Biomarx also has an agreements with SBH Sciences and Woodland Biosciences, two contract research organization that have offered up lab space and other resources to carry out the experiments necessary to get the firm to the "next inflection point," according to Libermann. Biomarx's CRO partner SBH already maintains a CLIA-compliant lab, and could offer its assay once it debuts as a laboratory-developed test.
Libermann explained that the firm's first goal is to develop an LDT because it is easier to get it to the market, and then to obtain an investigational device exemption from the US Food and Drug Administration at a later stage.
Biomarx is also in talks with a number of biobanks in order to refine its assay and marker set. "They know who developed pancreatic cancer and at what point," said Libermann. "If we can get access to these kinds of samples, we should be able to see if our test can be used to diagnose pancreatic cancer three years before it was diagnosed," he said. "We can show value in these kinds of epidemiological studies in cohorts that have been developed and [where it is] just a matter of accessing them."
By running its test on larger cohorts, Biomarx hopes to demonstrate "very high specificity" for its debut test, because it doesn't want to send too many of its potential clients on to follow-up tests unnecessarily after they test positive using Bio Pan-Can.
The company also wants to deliver a highly accurate test to market so that it can compete with other players offering early-stage pancreatic cancer testing. One such competitor is Lund, Sweden-based Immunovia, which has developed a 25-gene microarray panel for diagnosing stage I and stage II pancreatic cancer called Immray PanCan-d.

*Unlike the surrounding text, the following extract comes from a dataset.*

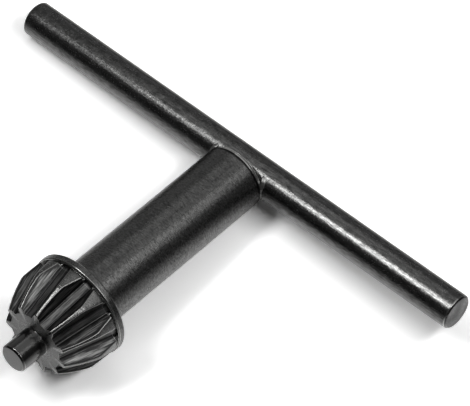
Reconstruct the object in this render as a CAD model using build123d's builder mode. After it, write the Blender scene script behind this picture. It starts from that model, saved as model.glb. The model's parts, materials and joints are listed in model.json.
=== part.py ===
# Drill chuck key for a 13 mm keyed chuck: a turned and milled key body with a pilot, a bevel
# pinion and a plain shank, and a round cross bar welded across the flat end of the shank.
# The key lies as it comes to rest, with the floor at Z = 0: on the heel of the pinion's ring,
# on the rim of the shank's end and on the end of the longer arm of the bar.
import os
from math import asin, atan, atan2, cos, hypot, radians, sin, tan

from build123d import *

os.makedirs("parts", exist_ok=True)

# Pilot pin, turned on the nose of the key
pilot_dia = 5.9
pilot_length = 5.9
pilot_chamfer = 0.35

# Bevel pinion: stations run along the key's axis, from the ring towards the pilot
teeth = 11
tooth_phase = 2.2  # degrees from straight above the axis to the nearest tooth, towards +X
front_dia = 15.1  # across the small ends of the teeth
head_dia = 21.4  # across the belt, the round stretch behind the cone
cone_length = 6.6
belt_length = 4.0
root_dia = 12.2  # across the bottoms of the tooth spaces, at the front face
root_angle = 18.0  # between a space's bottom and the key's axis
space_floor = 1.7  # flat at the bottom of a tooth space
space_angle = 80.0  # between the two flanks of a space
space_fillet = 0.4

# Ring that closes the tooth spaces behind, with a narrow groove between it and the teeth
ring_dia = 21.7
ring_thickness = 1.6
ring_chamfer = 0.25
groove_width = 0.5
groove_depth = 0.5  # below the belt

# Shank
shank_dia = 13.5
shank_length = 42.7
shank_chamfer = 0.3  # at the end that takes the bar

# Cross bar
bar_dia = 7.3
bar_length = 109.0
bar_offset = 2.0  # how far the bar's middle lies off the shank's axis, towards -X
bar_chamfer = 0.35

# Weld between the shank's flat end and the bar
weld_sink = 0.6  # how deep the bar is fused into the shank's end
weld_radius = 1.0  # of the hollow face of the bead

# Stations along the key's axis, counted from the bar's axis towards the pilot
shank_end = bar_dia / 2 - weld_sink
ring_back = shank_end + shank_length
ring_front = ring_back + ring_thickness
belt_back = ring_front + groove_width
cone_back = belt_back + belt_length
front_face = cone_back + cone_length
pilot_tip = front_face + pilot_length
long_arm = bar_length / 2 + bar_offset
short_arm = bar_length / 2 - bar_offset

# Resting pose: the ring is wider than the shank, so the key's axis drops towards the bar, and
# the key then rolls about its axis until the longer arm of the bar meets the floor
heel = ring_back + ring_chamfer
toe = shank_end + shank_chamfer
pitch = atan((ring_dia - shank_dia) / 2 / (heel - toe))
axis_height = shank_dia / 2 * cos(pitch) - toe * sin(pitch)
arm = long_arm - bar_chamfer
drop = asin(axis_height / hypot(arm, bar_dia / 2)) - atan2(bar_dia / 2, arm)
roll = asin(sin(drop) / cos(pitch))
key_axis = Vector(0, -cos(pitch), sin(pitch))
bar_axis = Vector(cos(roll), sin(pitch) * sin(roll), cos(pitch) * sin(roll))

# Each outermost rim as its centre, its radius and the axis it turns about
rims = [
    (key_axis * pilot_tip, pilot_dia / 2 - pilot_chamfer, key_axis),
    (key_axis * (pilot_tip - pilot_chamfer), pilot_dia / 2, key_axis),
    (bar_axis * -long_arm, bar_dia / 2 - bar_chamfer, bar_axis),
    (bar_axis * -arm, bar_dia / 2, bar_axis),
    (bar_axis * short_arm, bar_dia / 2 - bar_chamfer, bar_axis),
    (bar_axis * (short_arm - bar_chamfer), bar_dia / 2, bar_axis),
]


# How far the rims reach along a direction, from the point where the two axes cross
def reach(direction):
    return max(
        centre.dot(direction) + radius * (1 - axis.dot(direction) ** 2) ** 0.5
        for centre, radius, axis in rims
    )


# The middle of the whole key lies over the origin
crossing = Vector(
    (reach(Vector(-1, 0, 0)) - reach(Vector(1, 0, 0))) / 2,
    (reach(Vector(0, -1, 0)) - reach(Vector(0, 1, 0))) / 2,
    axis_height,
)
key = Plane(origin=crossing, x_dir=bar_axis, z_dir=key_axis)  # Z towards the pilot
turned = Plane(origin=crossing, x_dir=key.z_dir, z_dir=-key.x_dir)  # X station, Y radius
crossways = Plane(origin=crossing, x_dir=-key.y_dir, z_dir=key.x_dir)  # Z along the bar
spindle = Axis(crossing, key.z_dir)


# Milling cutter's path through one tooth space, above the axis of the key: its flat bottom
# climbs from the front face to the ring, parallel to the root cone
cut_start = front_face + space_floor
cut_radius = root_dia / 2 - (cut_start - front_face) * tan(radians(root_angle))
root_line = Vector(0, sin(radians(root_angle)), -cos(radians(root_angle)))
cut_plane = Plane(origin=(0, cut_radius, cut_start), x_dir=(-1, 0, 0), z_dir=root_line)
cut_length = (cut_start - ring_back) / cos(radians(root_angle))
cut_height = head_dia / 2
with BuildPart() as tooth_space:
    with BuildSketch(cut_plane):
        opening = space_floor + 2 * cut_height * tan(radians(space_angle / 2))
        with BuildLine():
            Polyline(
                (-space_floor / 2, 0),
                (space_floor / 2, 0),
                (opening / 2, cut_height),
                (-opening / 2, cut_height),
                close=True,
            )
        make_face()
        floor_corners = vertices().group_by(Axis.Y)[0]
        fillet(floor_corners, radius=space_fillet)
    extrude(amount=cut_length)


# Key body: the toothed head, then the ring, the shank and the pilot on the same axis
with BuildPart(key) as key_body:
    with BuildSketch(turned):
        with BuildLine():
            Polyline(
                (ring_back, 0),
                (ring_back, head_dia / 2 - groove_depth),
                (belt_back, head_dia / 2 - groove_depth),
                (belt_back, head_dia / 2),
                (cone_back, head_dia / 2),
                (front_face, front_dia / 2),
                (front_face, 0),
                close=True,
            )
        make_face()
    revolve(axis=spindle)
    with PolarLocations(0, teeth, start_angle=-tooth_phase - 180 / teeth):
        add(tooth_space.part, mode=Mode.SUBTRACT)
    with BuildSketch(turned):
        with BuildLine():
            Polyline(
                (shank_end, 0),
                (shank_end, shank_dia / 2 - shank_chamfer),
                (toe, shank_dia / 2),
                (ring_back, shank_dia / 2),
                (ring_back, ring_dia / 2 - ring_chamfer),
                (ring_back + ring_chamfer, ring_dia / 2),
                (ring_front - ring_chamfer, ring_dia / 2),
                (ring_front, ring_dia / 2 - ring_chamfer),
                (ring_front, pilot_dia / 2),
                (pilot_tip - pilot_chamfer, pilot_dia / 2),
                (pilot_tip, pilot_dia / 2 - pilot_chamfer),
                (pilot_tip, 0),
                close=True,
            )
        make_face()
    revolve(axis=spindle)
    # the seat of the bar, melted into the flat end
    with BuildSketch(crossways):
        Circle(bar_dia / 2)
    extrude(amount=shank_dia, both=True, mode=Mode.SUBTRACT)
key_body.part.label = "key_body"


# Cross bar: plain drawn rod with both ends chamfered
with BuildPart(crossways) as cross_bar:
    with BuildSketch(crossways.offset(-long_arm)):
        Circle(bar_dia / 2)
    extrude(amount=bar_length)
    bar_ends = edges().filter_by(GeomType.CIRCLE)
    chamfer(bar_ends, length=bar_chamfer)
cross_bar.part.label = "cross_bar"


# Weld beads: a hollow fillet along each of the two lines where the flat end meets the bar, above
# and below; its arc is tangent to the end and to the bar, and the bead stops at the chamfer
fillet_reach = bar_dia / 2 + weld_radius
fillet_station = shank_end - weld_radius
fillet_height = (fillet_reach**2 - fillet_station**2) ** 0.5
bar_touch = bar_dia / 2 / fillet_reach
for side, name in ((1, "upper_weld"), (-1, "lower_weld")):
    with BuildPart(key) as weld:
        with BuildSketch(turned):
            with BuildLine():
                Polyline(
                    (shank_end, side * (bar_dia**2 / 4 - shank_end**2) ** 0.5),
                    (shank_end, side * fillet_height),
                    (fillet_station, side * fillet_height),
                    (fillet_station * bar_touch, side * fillet_height * bar_touch),
                    close=True,
                )
            make_face()
            Circle(bar_dia / 2, mode=Mode.SUBTRACT)
            with Locations((fillet_station, side * fillet_height)):
                Circle(weld_radius, mode=Mode.SUBTRACT)
        extrude(amount=shank_dia, both=True)
        with BuildSketch(key):
            Circle(shank_dia / 2 - shank_chamfer)
        extrude(amount=shank_end, mode=Mode.INTERSECT)
    weld.part.label = name
    export_step(weld.part, f"parts/{name}.step")


export_step(key_body.part, "parts/key_body.step")
export_step(cross_bar.part, "parts/cross_bar.step")
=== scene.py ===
# Drill chuck key in black-oxide steel, lying on a white sheet. The imported model gives the place,
# the direction and the outline of every piece; the pieces made here stand for its four nodes and
# carry the finer surface: rounded edges, weld beads, tool marks and wear, with painted shade in the
# corners of the tooth spaces and a painted highlight on the side beads.
import json
import math
import bpy
import numpy as np
from mathutils import Matrix


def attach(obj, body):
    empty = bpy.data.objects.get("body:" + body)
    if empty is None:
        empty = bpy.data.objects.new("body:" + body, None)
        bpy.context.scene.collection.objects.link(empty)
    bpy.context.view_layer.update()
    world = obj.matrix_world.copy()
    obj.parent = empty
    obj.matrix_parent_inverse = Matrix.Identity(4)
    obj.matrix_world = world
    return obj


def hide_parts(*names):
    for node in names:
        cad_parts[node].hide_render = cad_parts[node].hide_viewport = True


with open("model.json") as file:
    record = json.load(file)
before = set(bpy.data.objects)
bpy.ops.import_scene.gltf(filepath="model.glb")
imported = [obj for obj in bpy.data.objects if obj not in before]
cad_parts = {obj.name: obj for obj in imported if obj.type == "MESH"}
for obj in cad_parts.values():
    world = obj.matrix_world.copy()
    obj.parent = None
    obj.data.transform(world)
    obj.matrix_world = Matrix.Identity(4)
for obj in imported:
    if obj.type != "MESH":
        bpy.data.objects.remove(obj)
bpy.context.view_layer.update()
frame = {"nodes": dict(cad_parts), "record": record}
mm = 0.001  # the dictionaries below hold millimetres and degrees, the scene is in metres
hair = 0.01  # mm, keeps two rows of points apart
arcRows = 5  # rows of points across a rounded edge
noiseRange = {"From Min": 0.3, "From Max": 0.7}  # nearly all of a noise's values lie here
print("frame loaded:", sorted(frame["nodes"]))


# Centres of a rod's two flat ends: the means of the vertices that lie furthest along its length.
def rodEnds(node, endDepth=0.2):
    mesh = frame["nodes"][node].data
    flat = np.empty(len(mesh.vertices) * 3)
    mesh.vertices.foreach_get("co", flat)
    points = np.unique(flat.reshape(-1, 3).round(8), axis=0)
    along = np.linalg.svd(points - points.mean(0), full_matrices=False)[2][0]
    along = along * np.sign(along[0])  # towards +X
    reach = points @ along
    left = points[reach < reach.min() + endDepth * mm].mean(0)
    right = points[reach > reach.max() - endDepth * mm].mean(0)
    return left, right


pilotMount = next(m for m in frame["record"]["mounts"] if m["name"] == "pilot")
keyAxis = np.array(pilotMount["axis"])  # from the bar towards the pilot
keyAxis = keyAxis / np.linalg.norm(keyAxis)
barLeft, barRight = rodEnds("cross_bar")
barAxis = (barRight - barLeft) / np.linalg.norm(barRight - barLeft)
keyUp = np.cross(keyAxis, barAxis)
# the two axes cross where the pilot's axis comes nearest to the bar's
crossing = barLeft + barAxis * ((np.array(pilotMount["pos_m"]) - barLeft) @ barAxis)
keyFrame = np.array([barAxis, keyUp, keyAxis])  # its rows turn key numbers into world ones
keyTurn = Matrix(keyFrame.T.tolist()).to_euler()
print("axes cross at", (crossing / mm).round(3))


# Key numbers in mm (along the bar, up, station towards the pilot) to world metres.
def toWorld(across, up, station):
    local = np.stack(np.broadcast_arrays(across, up, station), axis=-1)
    return crossing + local * mm @ keyFrame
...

The company announced it commenced a multi-center prospective trial of the assay in December.
Early-stage pancreatic diagnostics, however, are just the first out of Biomarx's pipeline. Libermann noted that the company is also exploring therapeutic targets related to early stages of the disease. One such target is a secreted protein for which Biomarx is developing human monoclonal antibodies that might reduce or prevent the growth of pancreatic cancer.
Biomarx is currently in discussions with companies to determine whether it can develop strategic alliances for therapeutic development, Libermann said. He noted that any funds the firm has raised or intends to raise will go toward developing its first test for early-stage pancreatic cancer.
The application of its panel in other cancers is of interest, too. Libermann said that the firm will likely target aggressive cancers such as glioblastoma, triple negative breast cancer, or gastric cancer next, "cancers where you have limited possibilities to have therapeutic efficacy and where early detection may have an early impact."